— Start Supplied material —

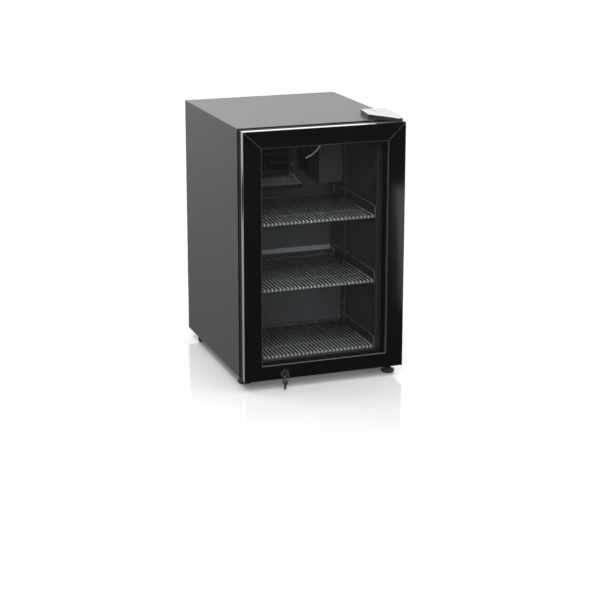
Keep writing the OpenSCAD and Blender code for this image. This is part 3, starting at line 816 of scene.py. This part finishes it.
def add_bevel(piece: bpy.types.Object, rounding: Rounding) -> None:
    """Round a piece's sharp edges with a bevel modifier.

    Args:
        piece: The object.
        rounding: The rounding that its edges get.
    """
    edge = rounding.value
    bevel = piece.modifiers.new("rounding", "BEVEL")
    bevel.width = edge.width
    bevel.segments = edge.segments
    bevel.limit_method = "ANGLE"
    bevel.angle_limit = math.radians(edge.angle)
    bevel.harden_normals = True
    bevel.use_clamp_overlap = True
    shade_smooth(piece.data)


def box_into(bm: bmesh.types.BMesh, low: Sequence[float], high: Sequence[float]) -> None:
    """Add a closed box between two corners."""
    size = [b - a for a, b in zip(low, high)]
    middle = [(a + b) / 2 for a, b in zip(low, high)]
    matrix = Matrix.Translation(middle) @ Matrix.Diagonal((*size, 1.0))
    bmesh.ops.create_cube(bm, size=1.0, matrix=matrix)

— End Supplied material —

Write every line of the material above again, exactly.

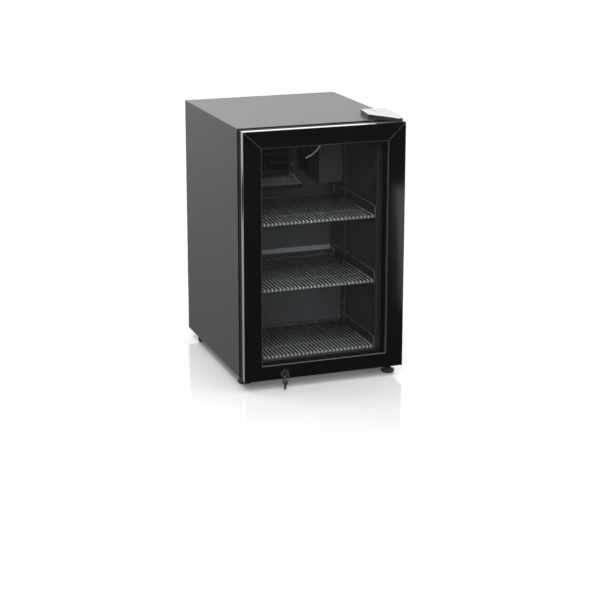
Keep writing the OpenSCAD and Blender code for this image. This is part 3, starting at line 816 of scene.py. This part finishes it.
def add_bevel(piece: bpy.types.Object, rounding: Rounding) -> None:
    """Round a piece's sharp edges with a bevel modifier.

    Args:
        piece: The object.
        rounding: The rounding that its edges get.
    """
    edge = rounding.value
    bevel = piece.modifiers.new("rounding", "BEVEL")
    bevel.width = edge.width
    bevel.segments = edge.segments
    bevel.limit_method = "ANGLE"
    bevel.angle_limit = math.radians(edge.angle)
    bevel.harden_normals = True
    bevel.use_clamp_overlap = True
    shade_smooth(piece.data)


def box_into(bm: bmesh.types.BMesh, low: Sequence[float], high: Sequence[float]) -> None:
    """Add a closed box between two corners."""
    size = [b - a for a, b in zip(low, high)]
    middle = [(a + b) / 2 for a, b in zip(low, high)]
    matrix = Matrix.Translation(middle) @ Matrix.Diagonal((*size, 1.0))
    bmesh.ops.create_cube(bm, size=1.0, matrix=matrix)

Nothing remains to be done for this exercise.